A single estimation process is used for the manufacturing sector of the Quarterly and Annual Industrial Consumption of Energy surveys. The Generalized Estimation System is applied to calculate energy consumption estimates for all 3 digit and selected 4, 5 and 6 digit NAICS manufacturing industries.
The Generalized System of Estimation (GSE) is used to produce estimates for each of the 87 NAICS industries of interest. The estimates are calibrated to the most recent shipment values for these industries available from the ASM. This corrects for sampling errors and includes an adjustment for the uncovered portion of each industry that was excluded from the sample.
Fuel and electricity consumption estimates are compared with those from the Annual Survey of Manufactures and from energy surveys such as the Electric Power Thermal Generating Stations Fuel Consumption survey.
Statistics Canada is prohibited by law from releasing any information it collects which could identify any person, business, or organization, unless consent has been given by the respondent or as permitted by the Statistics Act. Various confidentiality rules are applied to all data that are released or published to prevent the publication or disclosure of any information deemed confidential. If necessary, data are suppressed to prevent direct or residual disclosure of identifiable data.
Confidentiality analysis includes the detection of possible direct disclosure, which occurs when the value in a tabulation cell is composed of a few respondents or when the cell is dominated by a few companies.
The response rate to the survey is approximately 90%. As a consequence, minimal bias resulting from non-response is introduced.
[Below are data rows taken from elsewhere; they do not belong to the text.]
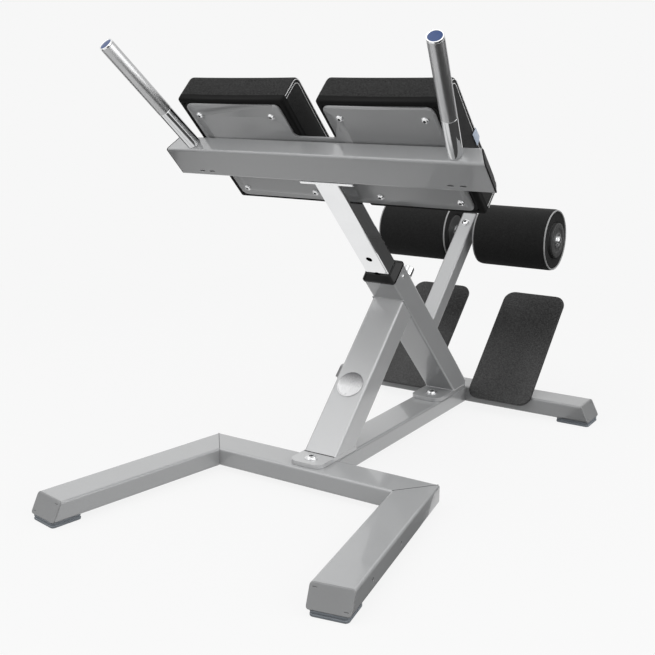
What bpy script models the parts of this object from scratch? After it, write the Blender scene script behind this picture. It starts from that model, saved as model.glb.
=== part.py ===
# Hyperextension bench: a 45 degree back-extension bench with a sliding pad carriage.
# Metres, +Z up. The open legs point to -Y, the cross tube with the foot plates lies at +Y.

from math import atan2, cos, pi, radians, sin, tan

import bmesh
import bpy
from mathutils import Matrix, Vector

# Clearances
GAP = 0.0003             # between pieces that touch
RUNNING_GAP = 0.0003     # between pieces that slide or turn on each other

# Base tubes
TUBE_WIDTH = 0.080
TUBE_HEIGHT = 0.040
TUBE_WALL = 0.0025
TUBE_CORNER = 0.005
CROSSBAR_HALF = 0.2825   # centre line to the outer rear corner
LEG_LENGTH = 0.486       # outer edge of a leg, at its underside, cap included
LEG_SPLAY = radians(10.4)
SPINE_LENGTH = 0.633
REAR_HALF = 0.371        # half length of the rear cross tube at its underside, caps included
END_SLANT = 0.020        # how far the underside stands out past the top at an end
LEG_HOLE_RADIUS = 0.004
LEG_HOLES = (0.240, 0.387)

# End caps
CAP_THICKNESS = 0.003
CAP_ROUND = 0.001
CAP_PLUG_DEPTH = 0.016
CAP_PLUG_WALL = 0.002
CAP_SLOT_LENGTH = 0.008
CAP_SLOT_WIDTH = 0.0012
CAP_SLOT_DEPTH = 0.0015
CAP_SLOT_INSET = 0.006   # from the edges of the face

# Rubber feet
FOOT_HEIGHT = 0.012
FOOT_LENGTH = 0.068
FOOT_INSET = 0.005       # from the tube's side faces
FOOT_END_INSET = 0.0005  # from the cap's lower edge
FOOT_CORNER = 0.006
FOOT_FLARE = 0.0015
FOOT_UPRIGHT = 0.4       # share of its height below the flare

# Base plates and their bolts
BASE_PLATE = 0.009
BASE_PLATE_WIDTH = 0.081
BASE_PLATE_CORNER = 0.020
BASE_PLATE_BACK_CORNER = 0.002
WELD_DEPTH = 0.001       # how far a welded piece reaches into the one that carries it
FRONT_PLATE_START = -0.069
FRONT_PLATE_END = 0.078
FRONT_BOLT_Y = -0.040
REAR_PLATE_START = 0.470
REAR_PLATE_END = 0.626
REAR_BOLT_Y = 0.511
BASE_BOLT_HEAD = 0.0105
BASE_BOLT_SHANK = 0.006
BASE_WASHER_RADIUS = 0.014
BASE_WASHER = 0.0025
BASE_BOLT_BITE = 0.019

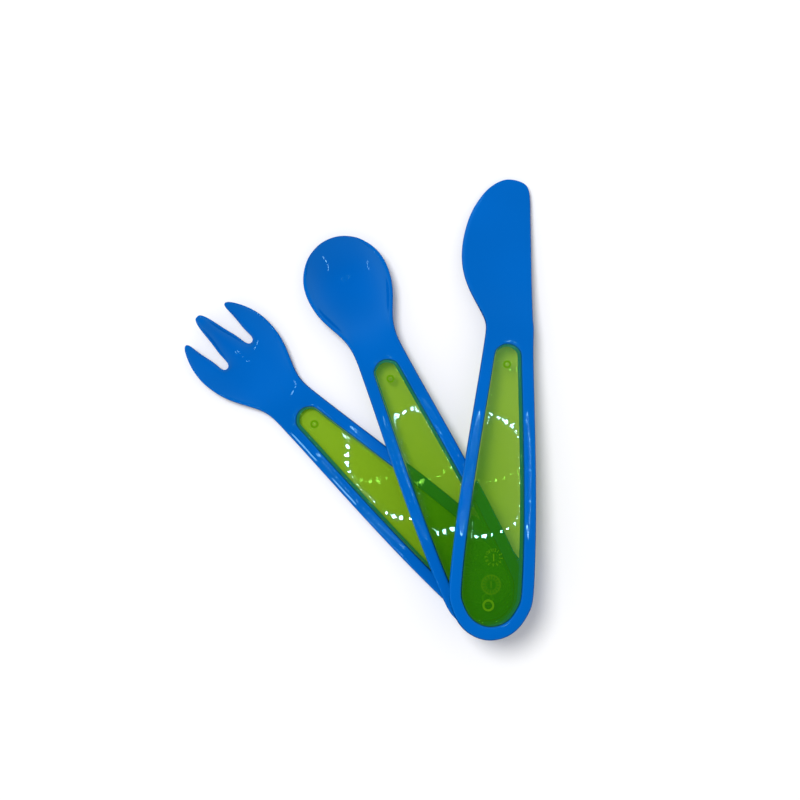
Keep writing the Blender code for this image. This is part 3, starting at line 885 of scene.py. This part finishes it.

Since this survey was based on probability sampling the potential for error caused by sampling can be measured. A standard measure of sampling error is the coefficient of variation (CV). Estimates with smaller CVs are more reliable than estimates with larger CVs. At the Canada level, the target CV is between 1 and 2%, 0% for industry groupings that are a census of the target population, and less than 20% for the remaining industry groupings.